September 12, 2006|From the Associated Press

A House Republican has drafted a bill largely mimicking a Bush administration plan to create military commissions to prosecute terror suspects, including a provision letting judges bar defendants from access to some evidence.

Rep. Duncan Hunter, chairman of the House Armed Services Committee, will propose Wednesday that his panel approve a bill that would allow the exclusion of evidence to protect classified information. A floor vote is expected next week.

The bill puts Hunter (R-El Cajon) in line with the White House and Senate leadership, but at odds with his counterpart, Senate Armed Services Committee Chairman John W. Warner (R-Va.).

Warner and some of his colleagues have drafted a rival bill that would ensure a defendant be allowed access to all evidence against them.

Hunter's bill would require commission members, who would act as a jury, to be informed if such a step was taken and instruct them to grant appropriate weight to the evidence, according to a copy of the draft.

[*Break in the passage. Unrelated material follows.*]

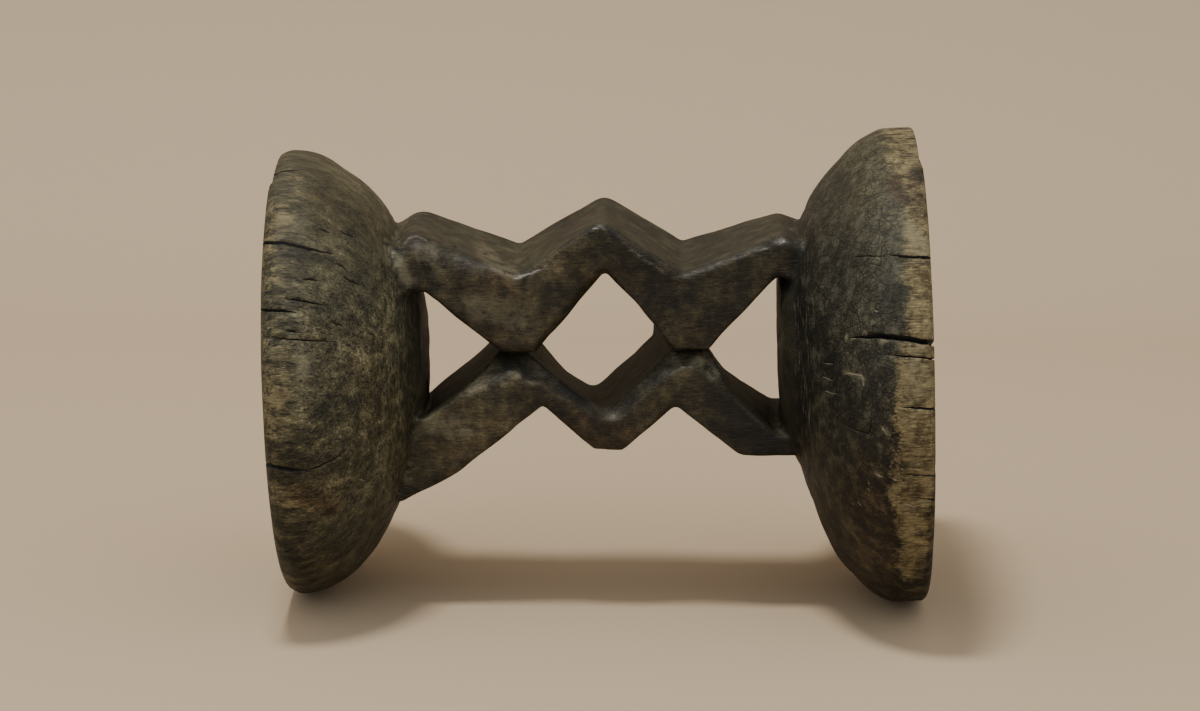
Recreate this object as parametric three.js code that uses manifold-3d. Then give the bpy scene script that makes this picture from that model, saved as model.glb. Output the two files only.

Hunter's proposal includes other slight deviations from the administration proposal, including a requirement that no fewer than nine members of the commission be present in a case involving a potential death sentence.

The administration bill would allow five members to deliver a death sentence in certain cases.

Hunter's bill also says the administration would be given authority to convene commissions only in the cases of "alien illegal enemy combatants."

The administration's plan is said to seek broader authority for the president.

Being allowed to obtain evidence is considered a fundamental right in civilian and military courts for a defendant to mount an adequate defense.

President Bush's proposal, delivered last week to Congress, would let a defense counsel with security clearance see the information but not show it to a client.

The provision has been a major sticking point in negotiations between the White House and Warner. Warner, working with Sens. John McCain (R-Ariz.) and Lindsey Graham (R-S.C.) are expected to insist upon their position that a defendant be allowed access to all evidence.